With his pre-code films dealing with forbidden subjects, maverick director Rouben Mamoulian surely pushed the buttons of early 1930’s Hollywood censors! Mamoulian’s debut film, APPLAUSE (1929) was set in a seedy burlesque house, a protagonist in his DR. JEKYLL AND MR. HYDE (1931) was Miriam Hopkins’ doomed prostitute, Ivy, and various songs in his revolutionary musical LOVE ME TONIGHT (1932) dealt with possessive lovers and undressing!

In his 1933 film, SONG OF SONGS, Marlene Dietrich strays from her famous, mysterious, exotic-beauty persona to play Lily, a simple peasant girl who is talked into posing nude for a brash young artist, Richard (Brian Aherne). Her love affair with Richard is very brief, and she soon takes up with a lecherous Baron (Lionel Atwill). Mamoulian’s handling of the subject of posing nude is amazingly mature – it’s not there for the peep-show value, but gives us an insight into Lily’s initial discomfort with the task, and how she relaxes afterwards. The film does take the Victorian-era stance that once you pose nude, it’s a hopeless downward moral spiral, but it’s a lot of fun, anyways.

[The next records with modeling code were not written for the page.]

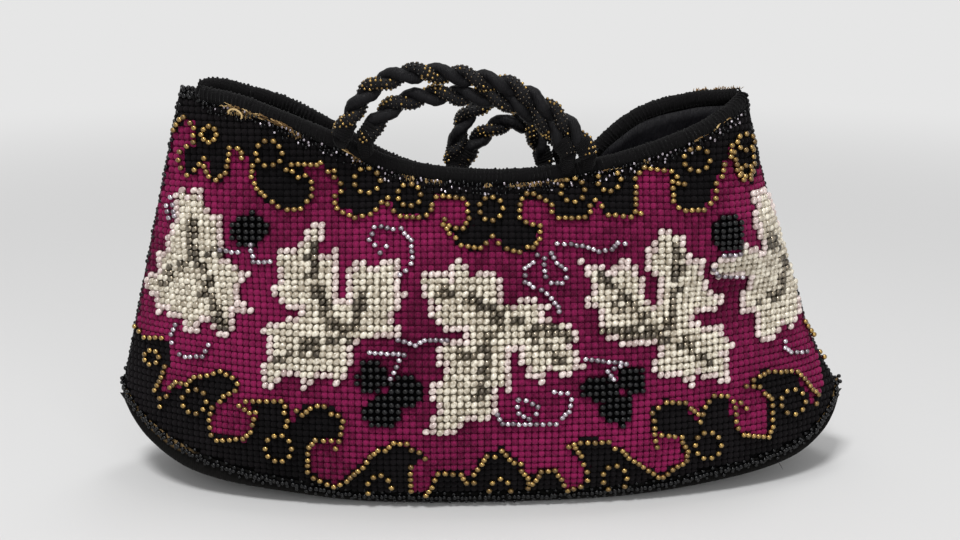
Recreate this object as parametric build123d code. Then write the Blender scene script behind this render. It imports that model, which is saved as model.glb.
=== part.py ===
"""Beaded wool-work handbag: two embroidered canvas panels joined over a boat-shaped base.

Frame: X to the right, Y away from the viewer, Z up. The origin is on the table, under the
middle of the bag. The front panel faces -Y. All sizes are in millimetres.
"""
from build123d import *
from math import cos, pi, radians, sin
import os

# Overall shape of the bag
HALF_WIDTH = 142.0
LEFT_CORNER_Z = 32.0
RIGHT_CORNER_Z = 29.0
LEFT_TOP = (-110.0, 152.0)
RIGHT_TOP = (96.0, 148.0)
RIGHT_SEAM_BOW = -8.0
FLAT_REST = 42.0
BASE_EDGE = 4.5

# Cloth layers
WALL = 2.2
LINING = 0.9
LINING_DROP = 6.9

# Belly: half thickness at each height, front and back alike below the mouth
BELLY = [(-4, 29), (4, 40), (14, 43.5), (30, 44.5), (55, 40), (80, 29), (100, 18),
         (118, 9.5), (135, 8), (165, 7)]
BACK_MOUTH = 0.72
MOUTH_START = 70.0
MOUTH_FULL = 118.0
FRONT_OPENING = (2.6, 1.3)
BACK_OPENING = (3.4, 2.4)
LENS_POWER = 2.2
LENS_EDGE = 0.75

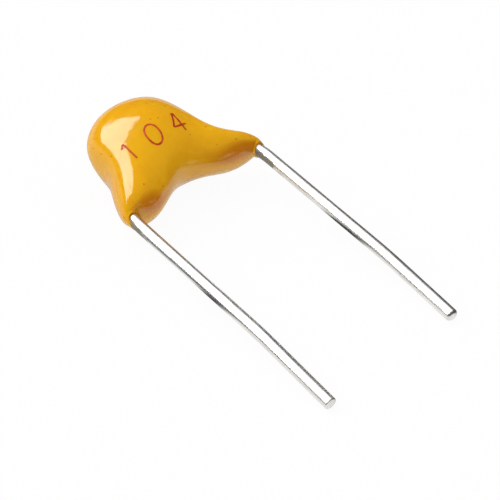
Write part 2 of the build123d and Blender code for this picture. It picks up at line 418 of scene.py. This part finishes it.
def tinMaterial():
    look = {
        "bright": (0.86, 0.85, 0.82, 1),
        "dull": (0.60, 0.575, 0.53, 1),
        "drawn": (1.0, 0.06, 1.0),         # drawing lines, long in y
        "drawnScale": 16000.0,
        "dullRange": (0.2, 0.36),
        "dullMost": 0.55,
        "reflectedShade": (0.13, 0.12, 0.08, 1),    # painted reflection of the coat's dark underside and painted shade, below the wire by the coat
        "blotchScale": 3800.0,
        "reflectedShadeAlong": (-1.6, -0.5),        # millimetres along the body, from none to most
        "reflectedShadeGain": 0.62,
        "reflectedShadeFacing": (-0.85, 0.0, -0.52),
        "reflectedShadeFacingRange": (-0.1, 0.5),
        "reflectedShadeRange": (0.72, 0.92),
        "reflectedShadeMost": 0.85,
        "roughnessFrom": (0.35, 0.65),     # of the cloud
        "roughness": (0.28, 0.38),
    }
    material, tree = startMaterial("tinned_copper")
    place = read(tree, "ShaderNodeTexCoord", "Object")
    lines = addNoise(tree, vecCalc(tree, "MULTIPLY", place, look["drawn"]),
                     look["drawnScale"], detail=3.0)
    cloud = useEffect(tree, mottle, {
        "Coarse Scale": 1500.0, "Fine Scale": 9000.0, "Fine Share": 0.5})
    wear = remap(tree, calc(tree, "MULTIPLY", lines, cloud),
                 look["dullRange"], (0.0, look["dullMost"]))
    tinned = blendColours(tree, wear, look["bright"], look["dull"])

    # painted reflection and shade: the lower flank near the coat turns dark and less metallic,
    # broken up by blotches
    fromBody = vecCalc(tree, "SUBTRACT", place, tuple(bodyOrigin * millimetre))
    bodyAxis = (0.0, math.cos(tilt) / millimetre, math.sin(tilt) / millimetre)
    beside = remap(tree, vecCalc(tree, "DOT_PRODUCT", fromBody, bodyAxis),
                   look["reflectedShadeAlong"], (0.0, look["reflectedShadeGain"]))
    facing = read(tree, "ShaderNodeNewGeometry", "Normal")
    below = remap(tree, vecCalc(tree, "DOT_PRODUCT", facing, look["reflectedShadeFacing"]),
                  look["reflectedShadeFacingRange"])
    blotch = addNoise(tree, place, look["blotchScale"], detail=4.0)
    reach = calc(tree, "ADD", blotch, calc(tree, "MULTIPLY", beside, below))
    reflectedShadeShare = remap(tree, reach, look["reflectedShadeRange"], (0.0, look["reflectedShadeMost"]))
    return finishMaterial(material, {
        "Base Color": blendColours(tree, reflectedShadeShare, tinned, look["reflectedShade"]),
        "Metallic": calc(tree, "SUBTRACT", 1.0, reflectedShadeShare),
        "Roughness": remap(tree, cloud, look["roughnessFrom"], look["roughness"]),
        "Normal": useEffect(tree, roll, {
            "Wave Scale": 2600.0, "Peel Scale": 14000.0, "Wave": 0.08, "Peel": 0.05,
            "Stretch": (1.0, 0.12, 1.0)}),
    })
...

This is Dietrich’s first American film made without her “svengali-like” director Josef von Sternberg. To me, it is no accident that Atwill’s baron bears a close resemblance to that obsessive directorial genius. Mamoulian’s earlier films constantly burst alive with still now inventive uses of film technology (two examples include his single-take transformation of Jekyll into Hyde, and the brazen musical orchestration of everyday street sound effects that open LOVE ME TONIGHT). SONG OF SONGS is filmed in a rather pedestrian way. In fact, it often looks like Mamoulian is imitating von Sternberg’s use of shadow and exotic costuming.

THIS IS THE NIGHT

THIS IS THE NIGHT is much more than simply being Cary Grant’s screen debut. It is a lively early sound romantic comedy that often plays like an experimental silent film. Its night-time scenes are tinted soft blue. The film begins with a skit involving a Parisian smut peddler scamming a tourist, where they communicate using the same styled gibberish talk used by Chaplin in the opening of CITY LIGHTS. After this skit, an entire city block breaks into a wicked song about a gold-digger, Claire (Thelma Todd) accidentally losing her dress while partying with her sugar daddy boyfriend (Roland Young). Claire’s plans with the boy-toy are dashed when her unsuspecting but jealous husband (Cary Grant) changes vacation plans. The real star of THIS IS THE NIGHT is Lila Damita, who plays the sexy mistress to Grant’s girl hungry but jittery buddy, Bunny (Charles Ruggles, the perfect actor to play a man called “Bunny”). Damita’s Hollywood career never took off the way it should have. All eyes are on her in this film (her nickname in Hollywood was “Dynamita”). Damita, who was first married to director Michael Curtiz, then had a rocky seven-year marriage to Errol Flynn (Her union with Flynn produced a son, Sean)

THIS IS THE NIGHT could have been done in an experimental way where it’s technical wizardry excites cinema-philes and bores audiences. It’s a fun little ride meant to amuse a mass audience. Its director, New York born Frank Tuttle, would later helm such noir masterworks as the 1935 George Raft THE GLASS KEY and the film that made Alan Ladd a star – THIS GUN FOR HIRE.